--- start of Records supplied ---

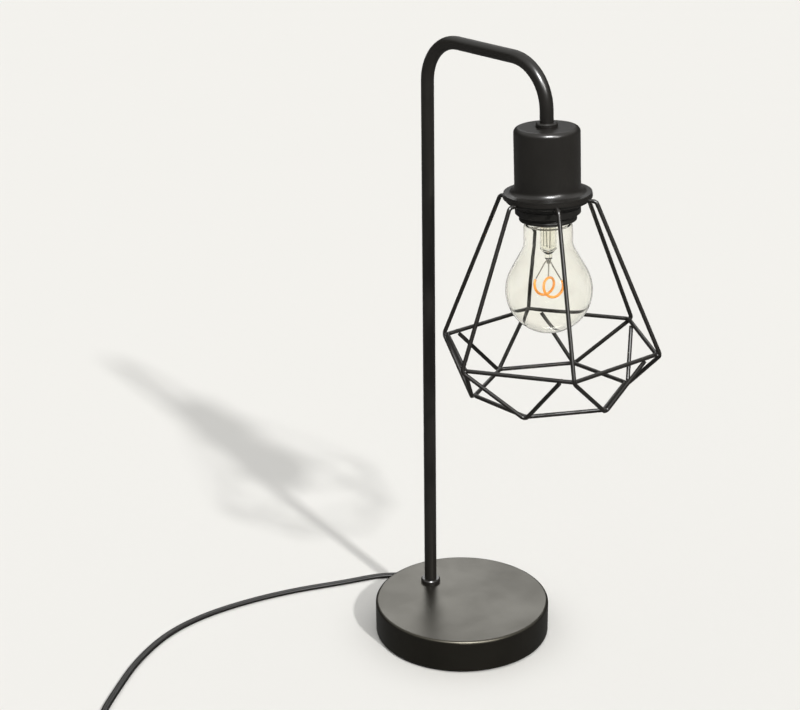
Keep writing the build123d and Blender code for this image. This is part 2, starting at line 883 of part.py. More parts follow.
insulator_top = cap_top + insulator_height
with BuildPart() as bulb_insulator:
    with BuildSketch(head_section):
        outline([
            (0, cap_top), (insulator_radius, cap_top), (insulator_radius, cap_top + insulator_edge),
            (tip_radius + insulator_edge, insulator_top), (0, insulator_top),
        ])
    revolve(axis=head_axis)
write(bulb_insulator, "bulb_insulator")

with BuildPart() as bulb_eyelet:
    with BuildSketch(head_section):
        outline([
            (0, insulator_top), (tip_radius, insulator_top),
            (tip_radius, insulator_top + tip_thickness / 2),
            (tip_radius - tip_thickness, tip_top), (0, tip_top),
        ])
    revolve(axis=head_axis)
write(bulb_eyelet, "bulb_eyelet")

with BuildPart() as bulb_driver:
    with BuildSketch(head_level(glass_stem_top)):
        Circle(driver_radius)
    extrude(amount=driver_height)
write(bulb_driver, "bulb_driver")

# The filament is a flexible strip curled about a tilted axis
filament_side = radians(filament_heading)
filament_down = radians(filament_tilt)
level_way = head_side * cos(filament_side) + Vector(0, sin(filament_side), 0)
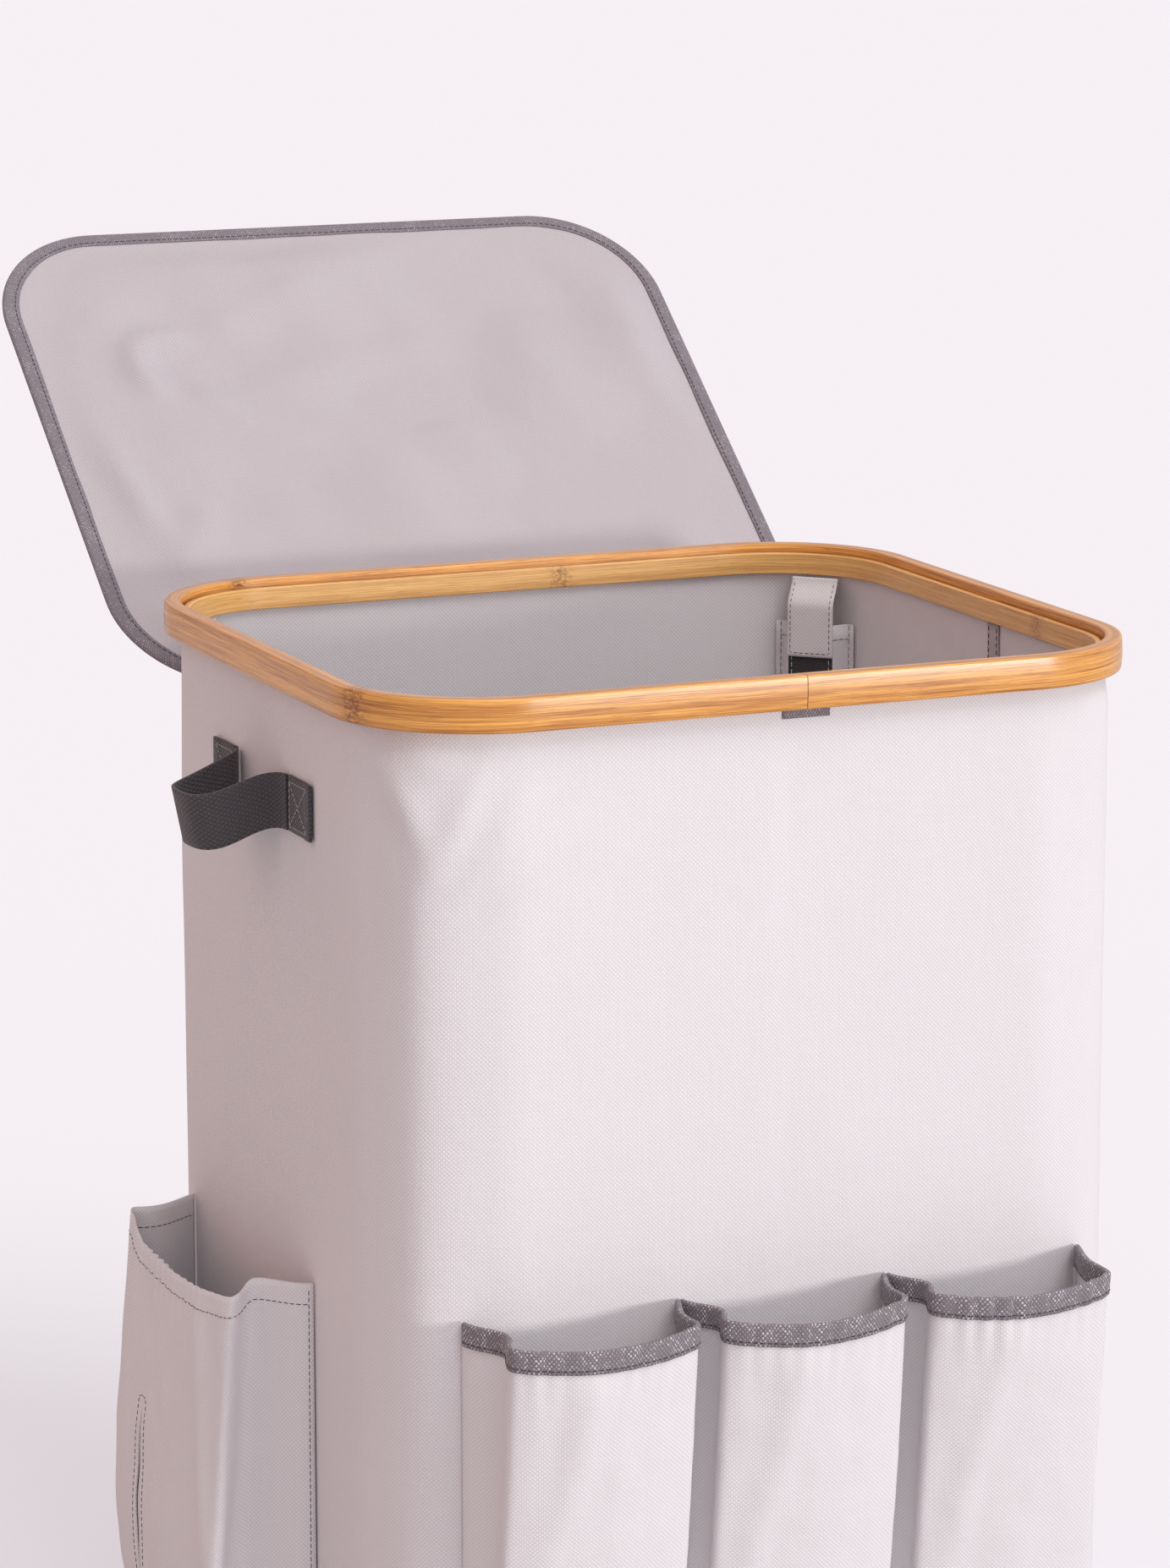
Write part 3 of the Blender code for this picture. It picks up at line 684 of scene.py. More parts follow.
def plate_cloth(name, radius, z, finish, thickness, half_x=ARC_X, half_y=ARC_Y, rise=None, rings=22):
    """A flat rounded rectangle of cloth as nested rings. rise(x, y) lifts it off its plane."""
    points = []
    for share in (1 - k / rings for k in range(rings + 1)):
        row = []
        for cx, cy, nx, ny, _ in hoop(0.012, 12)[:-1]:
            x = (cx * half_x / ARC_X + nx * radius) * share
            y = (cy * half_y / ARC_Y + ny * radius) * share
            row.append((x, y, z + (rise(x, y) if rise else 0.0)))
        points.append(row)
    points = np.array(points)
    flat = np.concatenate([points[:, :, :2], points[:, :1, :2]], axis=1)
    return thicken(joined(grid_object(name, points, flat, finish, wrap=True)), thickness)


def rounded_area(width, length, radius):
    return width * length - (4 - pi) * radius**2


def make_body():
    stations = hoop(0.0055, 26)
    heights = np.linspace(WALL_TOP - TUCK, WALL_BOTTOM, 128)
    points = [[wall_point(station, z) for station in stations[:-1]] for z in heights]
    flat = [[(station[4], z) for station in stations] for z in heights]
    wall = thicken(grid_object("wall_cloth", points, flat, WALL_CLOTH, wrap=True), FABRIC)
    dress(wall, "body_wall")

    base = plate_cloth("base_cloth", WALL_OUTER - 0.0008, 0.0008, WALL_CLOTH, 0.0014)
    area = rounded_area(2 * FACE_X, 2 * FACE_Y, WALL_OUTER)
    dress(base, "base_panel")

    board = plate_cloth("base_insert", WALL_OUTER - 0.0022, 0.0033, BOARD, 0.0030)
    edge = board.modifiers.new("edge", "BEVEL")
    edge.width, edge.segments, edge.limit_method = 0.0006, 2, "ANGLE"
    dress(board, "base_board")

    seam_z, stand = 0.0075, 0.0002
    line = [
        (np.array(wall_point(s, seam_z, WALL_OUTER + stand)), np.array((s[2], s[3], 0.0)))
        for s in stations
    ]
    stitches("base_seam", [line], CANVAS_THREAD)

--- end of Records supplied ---

### Direction
Every line of the material must be returned exactly as it appears.

### The result
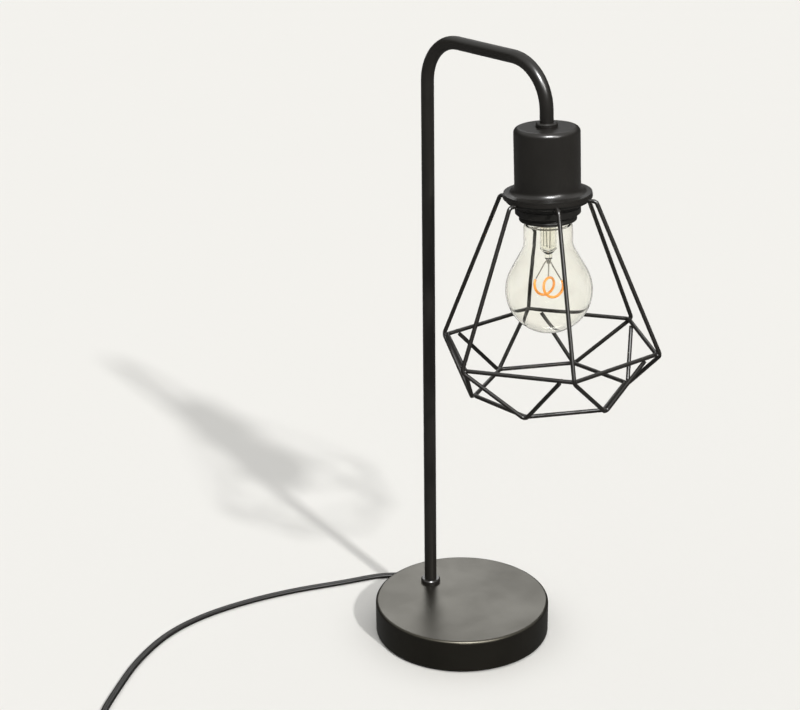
Keep writing the build123d and Blender code for this image. This is part 2, starting at line 883 of part.py. More parts follow.
insulator_top = cap_top + insulator_height
with BuildPart() as bulb_insulator:
    with BuildSketch(head_section):
        outline([
            (0, cap_top), (insulator_radius, cap_top), (insulator_radius, cap_top + insulator_edge),
            (tip_radius + insulator_edge, insulator_top), (0, insulator_top),
        ])
    revolve(axis=head_axis)
write(bulb_insulator, "bulb_insulator")

with BuildPart() as bulb_eyelet:
    with BuildSketch(head_section):
        outline([
            (0, insulator_top), (tip_radius, insulator_top),
            (tip_radius, insulator_top + tip_thickness / 2),
            (tip_radius - tip_thickness, tip_top), (0, tip_top),
        ])
    revolve(axis=head_axis)
write(bulb_eyelet, "bulb_eyelet")

with BuildPart() as bulb_driver:
    with BuildSketch(head_level(glass_stem_top)):
        Circle(driver_radius)
    extrude(amount=driver_height)
write(bulb_driver, "bulb_driver")

# The filament is a flexible strip curled about a tilted axis
filament_side = radians(filament_heading)
filament_down = radians(filament_tilt)
level_way = head_side * cos(filament_side) + Vector(0, sin(filament_side), 0)
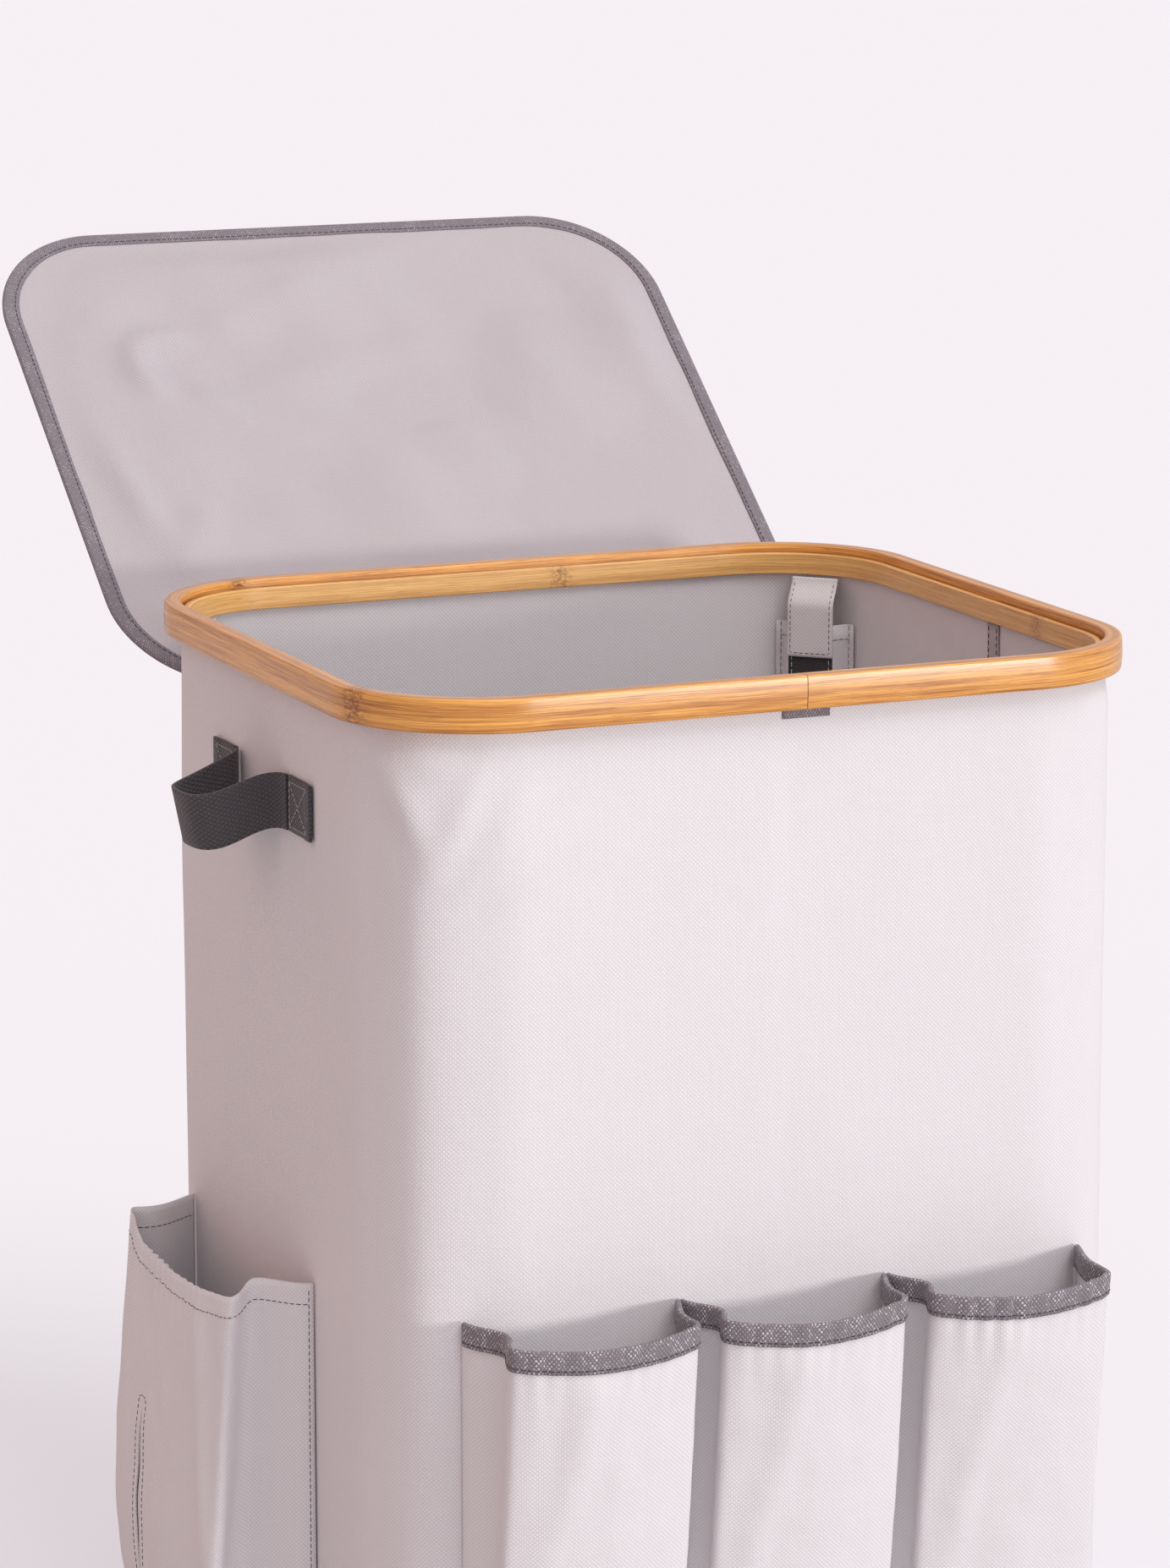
Write part 3 of the Blender code for this picture. It picks up at line 684 of scene.py. More parts follow.
def plate_cloth(name, radius, z, finish, thickness, half_x=ARC_X, half_y=ARC_Y, rise=None, rings=22):
    """A flat rounded rectangle of cloth as nested rings. rise(x, y) lifts it off its plane."""
    points = []
    for share in (1 - k / rings for k in range(rings + 1)):
        row = []
        for cx, cy, nx, ny, _ in hoop(0.012, 12)[:-1]:
            x = (cx * half_x / ARC_X + nx * radius) * share
            y = (cy * half_y / ARC_Y + ny * radius) * share
            row.append((x, y, z + (rise(x, y) if rise else 0.0)))
        points.append(row)
    points = np.array(points)
    flat = np.concatenate([points[:, :, :2], points[:, :1, :2]], axis=1)
    return thicken(joined(grid_object(name, points, flat, finish, wrap=True)), thickness)


def rounded_area(width, length, radius):
    return width * length - (4 - pi) * radius**2


def make_body():
    stations = hoop(0.0055, 26)
    heights = np.linspace(WALL_TOP - TUCK, WALL_BOTTOM, 128)
    points = [[wall_point(station, z) for station in stations[:-1]] for z in heights]
    flat = [[(station[4], z) for station in stations] for z in heights]
    wall = thicken(grid_object("wall_cloth", points, flat, WALL_CLOTH, wrap=True), FABRIC)
    dress(wall, "body_wall")

    base = plate_cloth("base_cloth", WALL_OUTER - 0.0008, 0.0008, WALL_CLOTH, 0.0014)
    area = rounded_area(2 * FACE_X, 2 * FACE_Y, WALL_OUTER)
    dress(base, "base_panel")

    board = plate_cloth("base_insert", WALL_OUTER - 0.0022, 0.0033, BOARD, 0.0030)
    edge = board.modifiers.new("edge", "BEVEL")
    edge.width, edge.segments, edge.limit_method = 0.0006, 2, "ANGLE"
    dress(board, "base_board")

    seam_z, stand = 0.0075, 0.0002
    line = [
        (np.array(wall_point(s, seam_z, WALL_OUTER + stand)), np.array((s[2], s[3], 0.0)))
        for s in stations
    ]
    stitches("base_seam", [line], CANVAS_THREAD)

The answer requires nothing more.